Detection of fake profiles in online social networks (OSNs)
Tutor / director / evaluatorLeón Abarca, Olga
Document typeMaster thesis
Rights accessOpen Access
Nowadays the communication between people is highly influenced by the Online Social Networks (OSNs). Immense number of personal, professional and political thoughts are shared online every single day. Thus, OSNs are attractive for cyber criminals who are trying to exploit their weaknesses and vulnerabilities. Fake accounts on OSNs have become a basic threat used in different online attacks. And even if some of these attacks are harmless like generating fake accounts for “likes” on Facebook, followers on Twitter and views on YouTube, other attacks are more serious and can be dangerous online. Influence on trending topics, spread spam advertisements and false political content are just some of the examples how attackers are able to wreak havoc online by using fake profiles. With the increasing number of security and privacy threats, some of the OSNs have adopted security measures to stop the mass creation of the fake accounts.
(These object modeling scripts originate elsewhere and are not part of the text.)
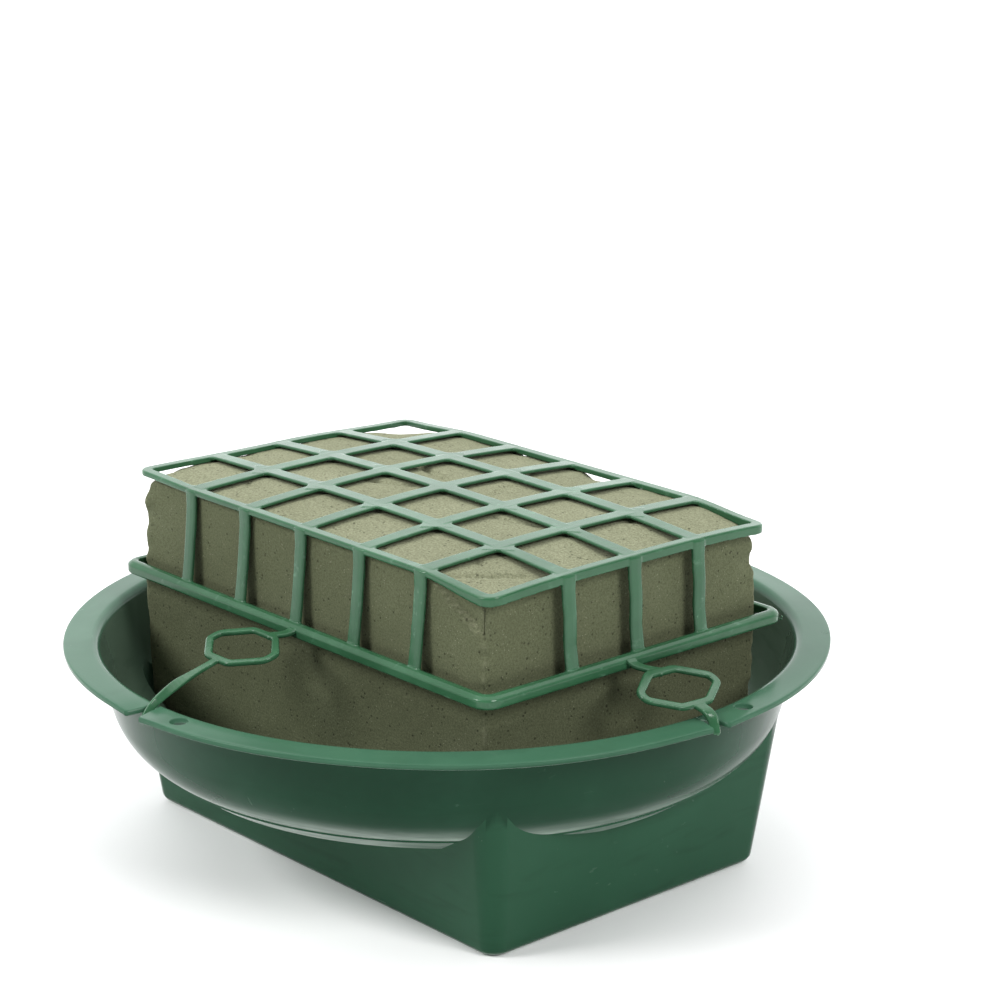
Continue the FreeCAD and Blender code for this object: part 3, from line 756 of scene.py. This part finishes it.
def score_top(p, normal, relief):
    """Add dents and scores in the top to the relief."""
    x, y = p[:, 0], p[:, 1]
    on_top = (normal[:, 2] > 0.7).astype(float)
    broad = np.maximum(0, noise3(p, 12, 13))
    small = np.maximum(0, noise3(p, 4, 16))
    relief += on_top * (0.24 - 0.25 * broad - 0.12 * small)
    for (ax, ay), (bx, by), wide, depth in SCORES:
        ab = np.array([bx - ax, by - ay])
        t = np.clip(((x - ax) * ab[0] + (y - ay) * ab[1]) / (ab @ ab), 0, 1)
        far = np.hypot(x - ax - ab[0] * t, y - ay - ab[1] * t)
        relief -= on_top * 1.35 * depth * np.exp(-(far / wide) ** 2)


def settle(p):
    """Dome the top, break down its corners, and lean the block as it stands in the bowl."""
    x, y, z = p.T
    dome = np.maximum(0, 1 - (x / 80) ** 2) * np.maximum(0, 1 - (y / 52) ** 2)
    p[:, 2] += 2.3 * dome * smoothstep(84, 104, z)

    # corners and one stretch of the back edge are broken down
    upper = smoothstep(84, 103, z)
    for (cx, cy), (sx, sy), depth in BROKEN:
        near = np.exp(-(((x - cx) / sx) ** 2 + ((y - cy) / sy) ** 2) ** 1.5)
        p[:, 2] -= upper * depth * near * (0.9 + 0.35 * noise3(p, 5, 17) + 0.2 * noise3(p, 2, 18))

    # the top follows the frame, and the part above the well leans to the left end and is a little swollen
    rise = smoothstep(10, 40, p[:, 2])
    past = smoothstep(28, 40, np.abs(p[:, 1])) * smoothstep(10, -60, p[:, 0])
    below_frame = frame_sag(p[:, 0], p[:, 1]) + smoothstep(60, 78, p[:, 0])
    p[:, 2] -= smoothstep(84, 103, p[:, 2]) * below_frame
    p[:, 0] = p[:, 0] * (1 + 0.018 * rise) - rise * (1.9 + 0.3 * past)
    p[:, 1] = p[:, 1] * (1 + 0.030 * rise) - 0.7 * rise


def build_foam():
    """The foam block: a fine shell, rounded, roughened, bitten and scored, then settled in the bowl."""
    step = 1.0
    p, faces = box_shell(*FOAM_HALF, FOAM_BASE, FOAM_TOP, step)
    high = smoothstep(40, 62, p[:, 2])
    p, normal = round_block(p, high)
    relief = side_relief(p, normal, high)
    score_top(p, normal, relief)
    p = p + normal * relief[:, None]
    settle(p)
    obj = mesh_object("foam_block_cut", p, faces)
    weld(obj)
    dress(obj, FOAM, "foam", "foam", "foam_block")


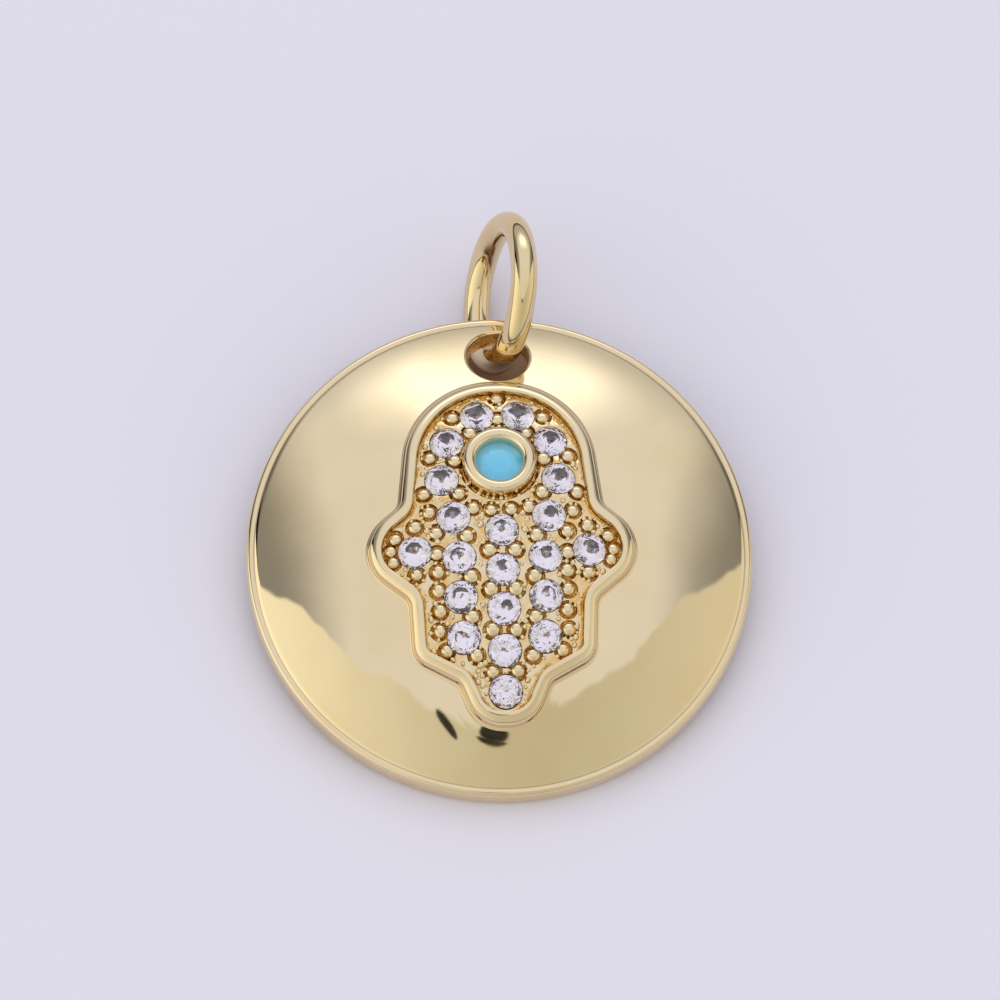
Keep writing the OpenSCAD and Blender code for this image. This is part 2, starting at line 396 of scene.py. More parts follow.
def rolled_skin(rings: np.ndarray) -> Thing:
    """Rolls a flat grid into a closed skin through rings of points.

    Args:
        rings: Points as an array of rings, points in a ring, and x, y, z.

    Returns:
        The closed object, with its seam and poles merged.
    """
    count, around = rings.shape[:2]
    grid = {"x_subdivisions": around, "y_subdivisions": count - 1, "size": 2}
    skin = add(bpy.ops.mesh.primitive_grid_add, **grid)
    flat = points_of(skin).round(5)
    order = np.lexsort((flat[:, 0], flat[:, 1]))
    placed = np.empty_like(flat)
    placed[order] = np.concatenate([rings, rings[:, :1]], axis=1).reshape(-1, 3)
    skin.data.vertices.foreach_set("co", placed.ravel())
    close_skin(skin)
    return skin


def wear(piece: Thing, finishes: Sequence["Finish"]) -> None:
    """Puts finishes on a piece.

    Args:
        piece: Piece or CAD node.
        finishes: One finish for each material slot, in their order.
    """
    slots = piece.data.materials
    for i, finish in enumerate(finishes):
        if i < len(slots):
            slots[i] = finish.material()
        else:
            slots.append(finish.material())


def finish_piece(
    piece: Thing,
    name: str,
    finishes: Sequence["Finish"],
    stands_for: Node,
    sharp_over: float = 60.0,
) -> Thing:
    """Smooths a piece, dresses it and hides the CAD node that it stands for.

    Args:
        piece: Piece in metres, at the origin.
        name: Its name in a maker's words.
        finishes: Finishes in the order of its material slots.
        stands_for: CAD node that it replaces.
        sharp_over: Angle in degrees over which an edge stays sharp.

    Returns:
        The piece.
    """
    piece.name = piece.data.name = name
    take(piece)
    bpy.ops.object.shade_smooth_by_angle(angle=math.radians(sharp_over))
    wear(piece, finishes)
    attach(piece, BODY)
    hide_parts(stands_for.value)
    log.info("%s: %d faces", name, len(piece.data.polygons))
    return piece


# Finishes


@dataclass(frozen=True)
class Value:
    """A socket's value that adds Math nodes when it is used in Python maths."""

    graph: "Graph"
    socket: bpy.types.NodeSocket

    def __add__(self, other: "Value | float") -> "Value":
        """Sum."""
        return self.graph.maths("ADD", self, other)

    def __sub__(self, other: "Value | float") -> "Value":
        """Difference."""
        return self.graph.maths("SUBTRACT", self, other)

    def __rsub__(self, other: float) -> "Value":
        """Difference from a number."""
        return self.graph.maths("SUBTRACT", other, self)

    def __mul__(self, other: "Value | float") -> "Value":
        """Product."""
        return self.graph.maths("MULTIPLY", self, other)

    def __truediv__(self, other: "Value | float") -> "Value":
        """Quotient."""
        return self.graph.maths("DIVIDE", self, other)

    def __abs__(self) -> "Value":
        """Size without its sign."""
        return self.graph.maths("ABSOLUTE", self)

    def at_least(self, low: float) -> "Value":
        """The larger of the value and a number."""
        return self.graph.maths("MAXIMUM", self, low)

    def step(self, low: float, high: float) -> "Value":
        """Smooth step from 0 to 1.

        Args:
            low: Value at which the step starts.
            high: Value at which it ends.

        Returns:
            A value from 0 to 1.
        """
        sockets = {"Value": self, "From Min": low, "From Max": high}
        node = self.graph.node("ShaderNodeMapRange", sockets, interpolation_type="SMOOTHSTEP")
        return Value(self.graph, node.outputs["Result"])

    __radd__ = __add__
    __rmul__ = __mul__


class Graph:
    """Node tree of a material or of the world."""

    def __init__(self, tree: bpy.types.NodeTree) -> None:
        """Takes a node tree and empties it."""
        self.tree = tree
        tree.nodes.clear()

    def node(
        self, kind: str, sockets: dict[str | int, object] | None = None, **settings: object
    ) -> bpy.types.Node:
        """Adds a node, sets it and then fills its sockets.

        Args:
            kind: Node type.
            sockets: Values or links by the name or number of an input.
            settings: Properties of the node.

        Returns:
            The new node.
        """
        node = self.tree.nodes.new(kind)
        for name, value in settings.items():
            setattr(node, name, value)
        for key, value in (sockets or {}).items():
            if isinstance(value, Value):
                value = value.socket
            if isinstance(value, bpy.types.NodeSocket):
                self.tree.links.new(value, node.inputs[key])
            else:
                node.inputs[key].default_value = value
        return node

    def maths(self, operation: str, *terms: "Value | float") -> Value:
        """Adds a Math node that works on values or numbers."""
        node = self.node("ShaderNodeMath", dict(enumerate(terms)), operation=operation)
        return Value(self, node.outputs[0])

    def mix(self, share: "Value | float", first: object, second: object) -> bpy.types.NodeSocket:
        """Mixes two colours or links by the share of the second one."""
        node = self.node("ShaderNodeMix", {0: share, 6: first, 7: second}, data_type="RGBA")
        return node.outputs[2]

    def noise(self, place: object, scale: float, detail: float, rough: float = 0.5) -> Value:
        """Adds a noise pattern.

        Args:
            place: Coordinates.
            scale: Grains to a millimetre.
            detail: Octaves.
            rough: Weight of the finer octaves.

        Returns:
            The pattern's value from 0 to 1.
        """
        sockets = {"Vector": place, "Scale": scale, "Detail": detail, "Roughness": rough}
        return Value(self, self.node("ShaderNodeTexNoise", sockets).outputs["Fac"])

    def millimetres(
        self, stretch: Sequence[float] = (1, 1, 1), turn: float = 0.0
    ) -> bpy.types.NodeSocket:
        """Object coordinates in millimetres.

        Args:
            stretch: Scale of each axis.
            turn: Turn about the upright axis in degrees.

        Returns:
            The coordinates' socket.
        """
        place = self.node("ShaderNodeTexCoord").outputs["Object"]
        scale = [each / MM for each in stretch]
        sockets = {"Vector": place, "Rotation": (0, 0, math.radians(turn)), "Scale": scale}
        return self.node("ShaderNodeMapping", sockets, vector_type="POINT").outputs[0]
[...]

However, those measures are often ineffective by the many tools available on the underground marketplaces that allow people to cheaply acquire fake accounts. In this regard, this thesis aims to detect the fake profiles on a very popular OSN, Twitter, with the help of machine learning algorithms. The first key contribution is the research on the appropriate machine learning techniques. Support Vector Machine, Random Forest and k-Nearest Neighbour were the three supervised learning algorithms. In addition to them, one clustering algorithm was tested, namely k-Means. The next contribution is the acquisition of labelled data related to real and fake profiles in Twitter for the training phase. After analysing the behaviour of the users and their tweets activities, an extensive dataset of 12 features was created. The named Fake profile´s detection dataset plays key role in distinguishing fake accounts among real ones and it is applied on the machine learning algorithms. Analysis of the results has been performed in five different scenarios. The classifiers achieve accuracy score of around 92% for separating the fake profiles from the real ones and the clustering algorithm is able to detect all fake profiles. Finally, for testing purposes were analysed some of the followers of Donald Trump with the already trained models.